** Start of Recorded information **

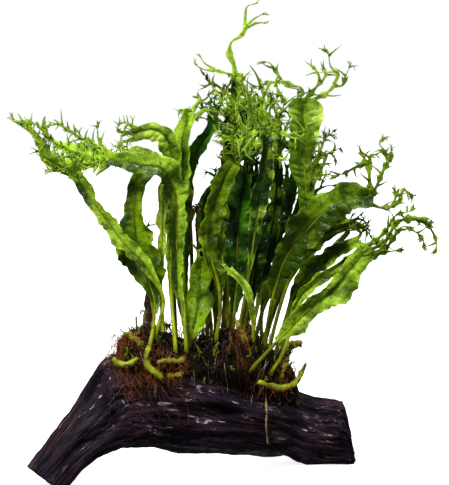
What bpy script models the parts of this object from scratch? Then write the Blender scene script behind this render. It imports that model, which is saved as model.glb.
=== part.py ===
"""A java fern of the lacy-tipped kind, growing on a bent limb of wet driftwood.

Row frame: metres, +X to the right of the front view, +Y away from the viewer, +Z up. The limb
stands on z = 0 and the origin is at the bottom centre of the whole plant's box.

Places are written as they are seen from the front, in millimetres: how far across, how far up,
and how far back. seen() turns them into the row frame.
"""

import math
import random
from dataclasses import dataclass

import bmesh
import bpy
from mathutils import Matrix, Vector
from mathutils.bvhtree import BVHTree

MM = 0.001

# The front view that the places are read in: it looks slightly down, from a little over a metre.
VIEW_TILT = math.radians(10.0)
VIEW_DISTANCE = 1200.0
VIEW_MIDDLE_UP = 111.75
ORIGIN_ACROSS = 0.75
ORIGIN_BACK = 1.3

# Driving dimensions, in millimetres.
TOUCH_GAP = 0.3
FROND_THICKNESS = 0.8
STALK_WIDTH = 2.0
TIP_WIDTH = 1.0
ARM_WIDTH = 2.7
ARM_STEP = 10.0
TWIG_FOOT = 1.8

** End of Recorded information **

Exercise description:
Return the lines above exactly, keeping every word.

Response:
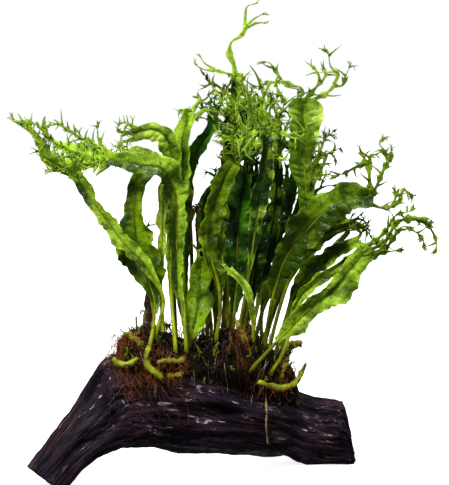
What bpy script models the parts of this object from scratch? Then write the Blender scene script behind this render. It imports that model, which is saved as model.glb.
=== part.py ===
"""A java fern of the lacy-tipped kind, growing on a bent limb of wet driftwood.

Row frame: metres, +X to the right of the front view, +Y away from the viewer, +Z up. The limb
stands on z = 0 and the origin is at the bottom centre of the whole plant's box.

Places are written as they are seen from the front, in millimetres: how far across, how far up,
and how far back. seen() turns them into the row frame.
"""

import math
import random
from dataclasses import dataclass

import bmesh
import bpy
from mathutils import Matrix, Vector
from mathutils.bvhtree import BVHTree

MM = 0.001

# The front view that the places are read in: it looks slightly down, from a little over a metre.
VIEW_TILT = math.radians(10.0)
VIEW_DISTANCE = 1200.0
VIEW_MIDDLE_UP = 111.75
ORIGIN_ACROSS = 0.75
ORIGIN_BACK = 1.3

# Driving dimensions, in millimetres.
TOUCH_GAP = 0.3
FROND_THICKNESS = 0.8
STALK_WIDTH = 2.0
TIP_WIDTH = 1.0
ARM_WIDTH = 2.7
ARM_STEP = 10.0
TWIG_FOOT = 1.8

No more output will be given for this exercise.